Vous n’accordez aucune importance à l’histoire réelle de la classe ouvrière lettone ou de la souffrance que le stalinisme et l’impérialisme lui ont infligée. Vous refuseriez même aux ouvriers lettons le droit fondamental de changer de pays à la recherche de meilleures conditions de vie. Comme c’est souvent le cas, une soi-disant défense de la classe ouvrière basée sur le nationalisme finit par des appels au contrôle de l’immigration et autres mesures réactionnaires.

Au contraire, le programme socialiste que nous avançons parle à toutes les sections de la classe ouvrière. La population travailleuse de la planète est objectivement unifiée dans un vaste réseau de production. Les travailleurs de toutes nationalités, religions et bords politiques de tous les coins du monde, sont intégrés dans des relations identiques avec le capital. De plus en plus, des ouvriers de plusieurs continents différents travaillent pour le même patron, ou ses sous-traitants. Les ouvriers peuvent communiquer instantanément avec leurs pairs et homologues à échelle mondiale.

Notre façon de voir c’est que le principe directeur de l’économie mondiale doit être celui du besoin social et non de l’expansion de la richesse privée. Cela ne peut être atteint qu’en remplaçant le système de profit, par une lutte politique consciente de la classe ouvrière internationale.

En Europe, région relativement petite mais immensément productive composée de quelques 45 Etats-nations, de plus encore de langues différentes, d’une histoire très compliquée et d’une classe ouvrière puissante, l’unique forme politique par laquelle le capitalisme, ses instruments d’Etat et institutions transnationales telle l’Union européenne, peut être remplacée est une Europe socialiste unie sous la direction politique et le contrôle démocratique des travailleurs.

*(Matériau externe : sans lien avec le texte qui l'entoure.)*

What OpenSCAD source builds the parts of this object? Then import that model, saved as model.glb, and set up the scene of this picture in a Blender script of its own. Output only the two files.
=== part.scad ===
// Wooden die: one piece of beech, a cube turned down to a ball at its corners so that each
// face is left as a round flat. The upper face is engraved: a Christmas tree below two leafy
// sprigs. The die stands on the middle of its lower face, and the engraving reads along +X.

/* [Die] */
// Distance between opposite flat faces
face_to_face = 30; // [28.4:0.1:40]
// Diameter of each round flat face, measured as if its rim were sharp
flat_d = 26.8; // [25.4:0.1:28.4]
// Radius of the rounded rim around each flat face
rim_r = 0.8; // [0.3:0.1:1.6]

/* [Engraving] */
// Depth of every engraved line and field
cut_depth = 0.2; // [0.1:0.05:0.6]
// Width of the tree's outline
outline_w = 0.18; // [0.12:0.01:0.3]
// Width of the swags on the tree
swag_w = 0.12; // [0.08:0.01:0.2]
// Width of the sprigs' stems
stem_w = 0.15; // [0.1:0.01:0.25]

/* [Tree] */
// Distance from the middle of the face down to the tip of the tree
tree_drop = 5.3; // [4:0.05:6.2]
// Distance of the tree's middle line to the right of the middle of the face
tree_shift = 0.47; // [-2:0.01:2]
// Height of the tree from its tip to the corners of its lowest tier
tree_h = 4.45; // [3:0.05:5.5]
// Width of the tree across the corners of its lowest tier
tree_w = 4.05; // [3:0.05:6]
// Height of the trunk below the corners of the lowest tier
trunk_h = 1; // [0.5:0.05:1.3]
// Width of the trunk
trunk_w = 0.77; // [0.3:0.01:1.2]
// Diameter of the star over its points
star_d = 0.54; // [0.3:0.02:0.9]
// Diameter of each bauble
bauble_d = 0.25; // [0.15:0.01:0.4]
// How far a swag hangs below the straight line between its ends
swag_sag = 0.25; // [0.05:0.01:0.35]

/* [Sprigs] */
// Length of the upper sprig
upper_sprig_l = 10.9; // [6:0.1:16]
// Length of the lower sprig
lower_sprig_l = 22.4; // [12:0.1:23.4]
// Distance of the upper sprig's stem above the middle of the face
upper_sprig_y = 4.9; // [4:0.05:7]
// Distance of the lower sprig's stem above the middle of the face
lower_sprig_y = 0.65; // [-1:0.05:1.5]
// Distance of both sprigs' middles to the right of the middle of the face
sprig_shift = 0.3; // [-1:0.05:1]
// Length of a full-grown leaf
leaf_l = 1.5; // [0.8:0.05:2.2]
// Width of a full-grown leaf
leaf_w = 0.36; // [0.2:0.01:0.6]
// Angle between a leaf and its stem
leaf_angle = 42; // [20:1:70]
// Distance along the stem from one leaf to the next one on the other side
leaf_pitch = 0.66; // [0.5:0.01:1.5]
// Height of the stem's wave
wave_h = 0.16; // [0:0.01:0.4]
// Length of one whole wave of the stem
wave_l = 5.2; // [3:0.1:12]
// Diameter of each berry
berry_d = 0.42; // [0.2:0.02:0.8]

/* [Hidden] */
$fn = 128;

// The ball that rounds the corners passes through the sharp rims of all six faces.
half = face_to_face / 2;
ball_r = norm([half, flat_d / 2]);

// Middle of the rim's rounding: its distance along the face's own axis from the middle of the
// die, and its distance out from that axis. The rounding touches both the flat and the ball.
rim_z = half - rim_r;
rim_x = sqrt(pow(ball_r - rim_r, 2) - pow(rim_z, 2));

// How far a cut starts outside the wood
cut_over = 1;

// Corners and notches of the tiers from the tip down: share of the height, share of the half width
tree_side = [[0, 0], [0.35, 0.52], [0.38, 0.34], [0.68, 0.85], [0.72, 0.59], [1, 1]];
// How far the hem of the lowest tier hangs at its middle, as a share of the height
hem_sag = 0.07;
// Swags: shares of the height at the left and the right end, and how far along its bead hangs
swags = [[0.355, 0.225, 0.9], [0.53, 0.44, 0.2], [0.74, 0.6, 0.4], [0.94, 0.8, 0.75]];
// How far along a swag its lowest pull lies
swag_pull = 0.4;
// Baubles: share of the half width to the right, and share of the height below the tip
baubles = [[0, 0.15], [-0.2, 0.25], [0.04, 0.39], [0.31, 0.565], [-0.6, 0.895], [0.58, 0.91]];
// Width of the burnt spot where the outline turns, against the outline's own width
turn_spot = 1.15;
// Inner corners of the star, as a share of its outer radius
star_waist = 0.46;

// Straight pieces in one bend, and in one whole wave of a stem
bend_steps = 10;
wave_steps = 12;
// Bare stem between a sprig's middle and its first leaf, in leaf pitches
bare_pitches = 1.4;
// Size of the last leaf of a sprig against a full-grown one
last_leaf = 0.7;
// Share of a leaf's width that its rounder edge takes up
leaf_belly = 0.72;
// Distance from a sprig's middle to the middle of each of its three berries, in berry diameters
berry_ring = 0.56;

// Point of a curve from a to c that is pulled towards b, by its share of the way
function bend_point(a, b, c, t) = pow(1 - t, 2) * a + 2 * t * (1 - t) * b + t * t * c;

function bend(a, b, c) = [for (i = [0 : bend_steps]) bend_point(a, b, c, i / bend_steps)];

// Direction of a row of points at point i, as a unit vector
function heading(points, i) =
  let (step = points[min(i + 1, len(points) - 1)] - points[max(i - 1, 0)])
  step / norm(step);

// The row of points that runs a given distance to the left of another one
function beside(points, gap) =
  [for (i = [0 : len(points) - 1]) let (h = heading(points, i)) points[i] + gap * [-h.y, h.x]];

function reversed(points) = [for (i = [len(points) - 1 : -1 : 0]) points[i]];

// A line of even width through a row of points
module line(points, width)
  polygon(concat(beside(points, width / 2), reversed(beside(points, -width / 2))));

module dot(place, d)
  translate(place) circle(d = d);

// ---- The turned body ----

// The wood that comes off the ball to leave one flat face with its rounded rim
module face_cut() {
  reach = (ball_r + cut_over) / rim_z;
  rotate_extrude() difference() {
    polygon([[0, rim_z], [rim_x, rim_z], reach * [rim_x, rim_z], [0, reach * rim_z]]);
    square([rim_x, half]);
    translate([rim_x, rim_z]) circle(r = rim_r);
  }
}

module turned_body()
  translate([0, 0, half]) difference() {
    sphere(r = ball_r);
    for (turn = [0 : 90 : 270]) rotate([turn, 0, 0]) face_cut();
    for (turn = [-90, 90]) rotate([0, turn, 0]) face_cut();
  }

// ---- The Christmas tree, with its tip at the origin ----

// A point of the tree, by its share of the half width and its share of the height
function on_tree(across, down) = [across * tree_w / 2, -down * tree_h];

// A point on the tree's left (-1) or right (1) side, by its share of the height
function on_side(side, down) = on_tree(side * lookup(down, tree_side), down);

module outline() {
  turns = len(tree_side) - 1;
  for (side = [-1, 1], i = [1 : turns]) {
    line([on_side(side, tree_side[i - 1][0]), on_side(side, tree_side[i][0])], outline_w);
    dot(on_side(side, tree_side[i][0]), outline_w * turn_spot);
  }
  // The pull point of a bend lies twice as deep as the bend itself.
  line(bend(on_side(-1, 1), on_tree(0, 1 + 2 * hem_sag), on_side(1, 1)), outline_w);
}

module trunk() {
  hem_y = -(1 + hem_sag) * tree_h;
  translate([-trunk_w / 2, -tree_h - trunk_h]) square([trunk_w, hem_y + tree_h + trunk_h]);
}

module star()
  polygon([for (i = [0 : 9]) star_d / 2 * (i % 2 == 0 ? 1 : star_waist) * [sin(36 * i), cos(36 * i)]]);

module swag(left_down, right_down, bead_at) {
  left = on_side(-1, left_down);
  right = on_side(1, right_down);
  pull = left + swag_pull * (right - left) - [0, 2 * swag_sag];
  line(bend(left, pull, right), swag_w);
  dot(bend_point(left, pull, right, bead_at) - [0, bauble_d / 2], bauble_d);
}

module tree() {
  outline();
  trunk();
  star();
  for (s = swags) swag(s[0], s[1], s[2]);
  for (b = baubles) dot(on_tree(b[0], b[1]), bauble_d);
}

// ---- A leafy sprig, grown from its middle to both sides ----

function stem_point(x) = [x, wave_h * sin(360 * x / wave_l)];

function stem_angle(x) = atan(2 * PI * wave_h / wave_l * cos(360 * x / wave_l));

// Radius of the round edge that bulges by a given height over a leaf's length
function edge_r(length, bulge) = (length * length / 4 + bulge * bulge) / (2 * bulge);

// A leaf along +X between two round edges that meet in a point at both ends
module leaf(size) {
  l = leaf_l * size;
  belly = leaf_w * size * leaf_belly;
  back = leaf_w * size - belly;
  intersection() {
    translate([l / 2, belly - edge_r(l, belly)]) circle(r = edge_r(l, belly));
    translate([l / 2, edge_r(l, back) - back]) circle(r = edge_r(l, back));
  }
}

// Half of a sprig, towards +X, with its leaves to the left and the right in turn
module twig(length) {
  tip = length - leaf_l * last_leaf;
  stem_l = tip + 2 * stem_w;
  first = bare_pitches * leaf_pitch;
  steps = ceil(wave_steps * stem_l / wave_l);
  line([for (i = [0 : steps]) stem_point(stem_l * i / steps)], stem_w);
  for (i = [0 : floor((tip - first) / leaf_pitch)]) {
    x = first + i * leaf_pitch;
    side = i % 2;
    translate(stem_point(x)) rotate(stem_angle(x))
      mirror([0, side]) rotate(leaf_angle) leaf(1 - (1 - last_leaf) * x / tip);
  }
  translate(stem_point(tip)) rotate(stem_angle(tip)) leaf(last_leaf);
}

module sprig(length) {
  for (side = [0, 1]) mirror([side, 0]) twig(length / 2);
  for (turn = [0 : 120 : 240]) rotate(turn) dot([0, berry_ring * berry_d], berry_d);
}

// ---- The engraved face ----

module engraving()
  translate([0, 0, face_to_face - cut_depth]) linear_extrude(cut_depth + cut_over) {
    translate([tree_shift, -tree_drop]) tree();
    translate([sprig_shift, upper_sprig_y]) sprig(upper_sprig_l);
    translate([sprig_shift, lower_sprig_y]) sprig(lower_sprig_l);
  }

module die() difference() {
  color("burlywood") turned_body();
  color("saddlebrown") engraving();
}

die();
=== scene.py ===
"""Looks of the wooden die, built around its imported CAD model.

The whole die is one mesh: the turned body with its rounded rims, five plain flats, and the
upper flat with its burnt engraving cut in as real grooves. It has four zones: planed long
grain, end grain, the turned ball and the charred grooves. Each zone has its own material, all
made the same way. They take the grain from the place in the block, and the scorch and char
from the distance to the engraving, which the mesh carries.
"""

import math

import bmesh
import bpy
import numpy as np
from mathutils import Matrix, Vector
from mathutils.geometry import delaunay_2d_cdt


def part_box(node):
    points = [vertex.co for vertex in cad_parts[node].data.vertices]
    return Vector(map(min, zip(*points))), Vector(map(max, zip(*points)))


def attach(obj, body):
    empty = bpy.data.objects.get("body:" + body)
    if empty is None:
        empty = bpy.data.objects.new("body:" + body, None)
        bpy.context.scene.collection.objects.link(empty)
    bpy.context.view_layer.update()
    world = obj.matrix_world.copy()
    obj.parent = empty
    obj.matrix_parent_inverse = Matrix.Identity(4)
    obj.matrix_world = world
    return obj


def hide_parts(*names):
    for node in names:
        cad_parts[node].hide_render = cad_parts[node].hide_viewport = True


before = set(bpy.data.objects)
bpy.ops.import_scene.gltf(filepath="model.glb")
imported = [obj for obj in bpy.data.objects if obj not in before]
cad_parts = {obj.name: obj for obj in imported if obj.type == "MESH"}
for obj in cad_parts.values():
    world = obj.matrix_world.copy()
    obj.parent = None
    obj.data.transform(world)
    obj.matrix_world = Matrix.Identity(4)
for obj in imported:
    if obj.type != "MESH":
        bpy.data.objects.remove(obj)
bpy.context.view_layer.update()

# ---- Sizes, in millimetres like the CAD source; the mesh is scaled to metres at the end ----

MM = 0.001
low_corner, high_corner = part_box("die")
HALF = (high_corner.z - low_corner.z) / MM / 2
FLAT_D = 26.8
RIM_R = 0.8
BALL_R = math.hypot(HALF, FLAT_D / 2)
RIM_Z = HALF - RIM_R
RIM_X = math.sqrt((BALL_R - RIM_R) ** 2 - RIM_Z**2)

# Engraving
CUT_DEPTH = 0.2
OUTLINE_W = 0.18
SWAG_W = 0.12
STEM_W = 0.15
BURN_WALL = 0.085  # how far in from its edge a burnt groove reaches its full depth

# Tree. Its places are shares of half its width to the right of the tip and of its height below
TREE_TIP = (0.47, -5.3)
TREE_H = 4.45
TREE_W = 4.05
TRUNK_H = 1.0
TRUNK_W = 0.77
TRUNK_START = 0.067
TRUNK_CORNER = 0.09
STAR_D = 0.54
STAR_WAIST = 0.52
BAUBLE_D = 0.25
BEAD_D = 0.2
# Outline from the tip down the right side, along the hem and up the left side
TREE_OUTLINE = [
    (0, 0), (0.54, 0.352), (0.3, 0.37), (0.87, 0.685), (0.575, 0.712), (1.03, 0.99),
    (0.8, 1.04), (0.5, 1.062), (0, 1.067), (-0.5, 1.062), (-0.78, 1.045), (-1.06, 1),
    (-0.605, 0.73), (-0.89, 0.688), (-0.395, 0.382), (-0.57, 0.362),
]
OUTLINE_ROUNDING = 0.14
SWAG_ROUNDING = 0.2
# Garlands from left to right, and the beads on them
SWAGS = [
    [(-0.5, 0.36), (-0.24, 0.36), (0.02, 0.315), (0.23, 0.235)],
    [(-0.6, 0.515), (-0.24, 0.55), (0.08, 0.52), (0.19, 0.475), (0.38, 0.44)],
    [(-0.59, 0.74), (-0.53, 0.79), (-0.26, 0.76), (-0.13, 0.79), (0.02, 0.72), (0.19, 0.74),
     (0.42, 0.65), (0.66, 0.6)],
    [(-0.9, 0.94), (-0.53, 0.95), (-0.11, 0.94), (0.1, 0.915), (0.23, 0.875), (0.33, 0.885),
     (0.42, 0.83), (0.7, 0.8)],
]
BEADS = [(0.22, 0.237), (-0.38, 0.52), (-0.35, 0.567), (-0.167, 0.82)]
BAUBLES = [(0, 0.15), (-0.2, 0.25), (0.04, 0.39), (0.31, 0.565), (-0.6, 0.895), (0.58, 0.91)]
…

C’est la raison pour laquelle nous insistons sur le fait que les ouvriers suédois et lettons, ainsi que les ouvriers de tous les pays ont des intérêts communs et doivent unifier leurs luttes politiques sur une base socialiste. Si cela ne devient pas l’axe essentiel des luttes sociales et politiques des travailleurs partout dans le monde il n’y aura pas d’avancée, mais uniquement encore des reculs  et des défaites.